- _WHAT THIS TASK INVOLVES_
In the data below, find every line with the string "that" and pull it out.

-- START LISTED ENTRIES --

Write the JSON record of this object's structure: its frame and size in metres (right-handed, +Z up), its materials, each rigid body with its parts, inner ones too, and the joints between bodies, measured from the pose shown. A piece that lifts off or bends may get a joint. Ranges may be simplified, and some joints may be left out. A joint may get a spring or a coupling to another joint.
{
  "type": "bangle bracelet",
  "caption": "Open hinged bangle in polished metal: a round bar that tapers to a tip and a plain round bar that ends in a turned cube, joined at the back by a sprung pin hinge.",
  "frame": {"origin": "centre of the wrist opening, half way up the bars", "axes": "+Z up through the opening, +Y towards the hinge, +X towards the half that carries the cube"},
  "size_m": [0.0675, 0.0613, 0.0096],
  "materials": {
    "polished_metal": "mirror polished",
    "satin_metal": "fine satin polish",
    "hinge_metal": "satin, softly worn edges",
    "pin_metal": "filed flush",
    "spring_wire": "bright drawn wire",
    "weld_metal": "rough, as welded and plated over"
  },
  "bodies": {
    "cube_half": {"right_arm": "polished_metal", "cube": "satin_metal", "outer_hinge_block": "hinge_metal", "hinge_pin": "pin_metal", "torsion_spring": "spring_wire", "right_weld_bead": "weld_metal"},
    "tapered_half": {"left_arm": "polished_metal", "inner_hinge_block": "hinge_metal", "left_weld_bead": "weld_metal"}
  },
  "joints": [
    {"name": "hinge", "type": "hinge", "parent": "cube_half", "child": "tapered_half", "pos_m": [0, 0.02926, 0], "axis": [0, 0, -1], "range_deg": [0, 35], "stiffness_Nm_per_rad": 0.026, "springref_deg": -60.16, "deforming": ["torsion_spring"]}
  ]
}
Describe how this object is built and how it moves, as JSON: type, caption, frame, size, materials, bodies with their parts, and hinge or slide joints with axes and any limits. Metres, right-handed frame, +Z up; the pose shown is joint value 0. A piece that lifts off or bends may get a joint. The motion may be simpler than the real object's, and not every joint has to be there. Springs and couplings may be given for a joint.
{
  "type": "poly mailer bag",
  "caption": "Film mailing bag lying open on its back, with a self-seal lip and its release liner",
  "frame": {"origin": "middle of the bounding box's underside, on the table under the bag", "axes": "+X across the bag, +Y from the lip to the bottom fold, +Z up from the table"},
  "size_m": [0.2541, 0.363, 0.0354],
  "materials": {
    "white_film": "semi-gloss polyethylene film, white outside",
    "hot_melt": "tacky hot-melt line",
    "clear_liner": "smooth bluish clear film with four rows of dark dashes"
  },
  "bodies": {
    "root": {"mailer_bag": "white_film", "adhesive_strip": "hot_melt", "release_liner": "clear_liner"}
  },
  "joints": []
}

-- END LISTED ENTRIES --
-- START LISTED ENTRIES --

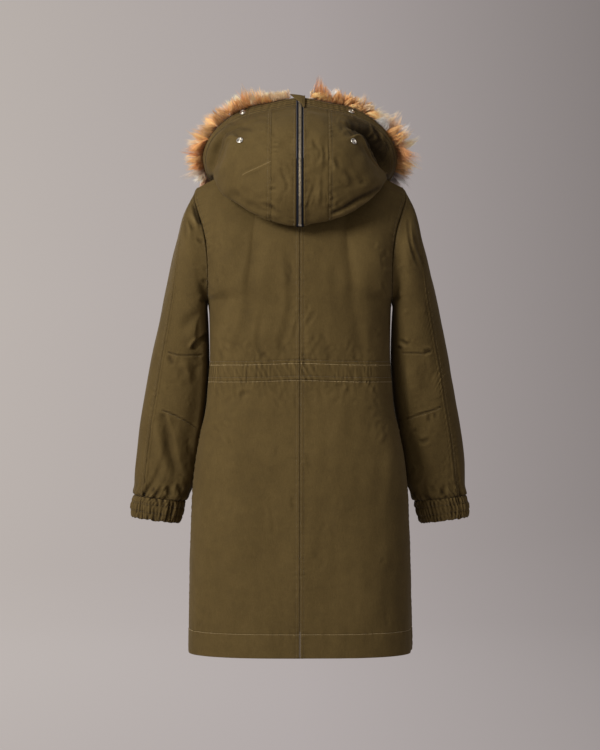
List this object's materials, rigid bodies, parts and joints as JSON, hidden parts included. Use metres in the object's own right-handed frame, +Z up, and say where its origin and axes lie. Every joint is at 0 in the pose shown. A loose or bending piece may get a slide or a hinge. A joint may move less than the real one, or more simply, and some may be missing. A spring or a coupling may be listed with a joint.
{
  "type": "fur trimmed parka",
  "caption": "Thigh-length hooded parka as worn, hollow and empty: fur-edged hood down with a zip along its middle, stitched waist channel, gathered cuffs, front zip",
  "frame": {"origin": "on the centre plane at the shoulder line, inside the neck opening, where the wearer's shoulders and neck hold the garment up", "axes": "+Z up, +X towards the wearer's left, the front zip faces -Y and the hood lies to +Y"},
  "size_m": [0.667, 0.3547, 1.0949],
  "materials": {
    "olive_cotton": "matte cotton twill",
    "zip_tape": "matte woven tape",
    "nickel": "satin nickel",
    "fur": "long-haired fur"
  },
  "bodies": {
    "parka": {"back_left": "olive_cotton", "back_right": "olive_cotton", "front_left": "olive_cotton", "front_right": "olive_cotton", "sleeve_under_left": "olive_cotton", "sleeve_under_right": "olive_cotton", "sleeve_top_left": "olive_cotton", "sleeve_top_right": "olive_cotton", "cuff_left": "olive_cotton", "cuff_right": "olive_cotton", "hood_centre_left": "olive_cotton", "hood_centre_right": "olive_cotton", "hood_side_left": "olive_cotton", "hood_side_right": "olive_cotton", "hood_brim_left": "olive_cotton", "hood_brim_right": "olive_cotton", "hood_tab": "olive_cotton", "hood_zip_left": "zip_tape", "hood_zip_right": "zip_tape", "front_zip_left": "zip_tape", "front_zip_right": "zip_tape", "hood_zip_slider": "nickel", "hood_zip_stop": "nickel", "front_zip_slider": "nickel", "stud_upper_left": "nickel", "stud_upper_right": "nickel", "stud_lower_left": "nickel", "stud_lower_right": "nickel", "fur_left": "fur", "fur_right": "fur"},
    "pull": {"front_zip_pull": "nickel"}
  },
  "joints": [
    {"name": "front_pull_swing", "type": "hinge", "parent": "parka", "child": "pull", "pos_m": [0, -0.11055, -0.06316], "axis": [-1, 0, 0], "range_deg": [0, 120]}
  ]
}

-- END LISTED ENTRIES --

- _FINAL RESULT_
Write the JSON record of this object's structure: its frame and size in metres (right-handed, +Z up), its materials, each rigid body with its parts, inner ones too, and the joints between bodies, measured from the pose shown. A piece that lifts off or bends may get a joint. Ranges may be simplified, and some joints may be left out. A joint may get a spring or a coupling to another joint.
  "caption": "Open hinged bangle in polished metal: a round bar that tapers to a tip and a plain round bar that ends in a turned cube, joined at the back by a sprung pin hinge.",
  "frame": {"origin": "centre of the wrist opening, half way up the bars", "axes": "+Z up through the opening, +Y towards the hinge, +X towards the half that carries the cube"},
Describe how this object is built and how it moves, as JSON: type, caption, frame, size, materials, bodies with their parts, and hinge or slide joints with axes and any limits. Metres, right-handed frame, +Z up; the pose shown is joint value 0. A piece that lifts off or bends may get a joint. The motion may be simpler than the real object's, and not every joint has to be there. Springs and couplings may be given for a joint.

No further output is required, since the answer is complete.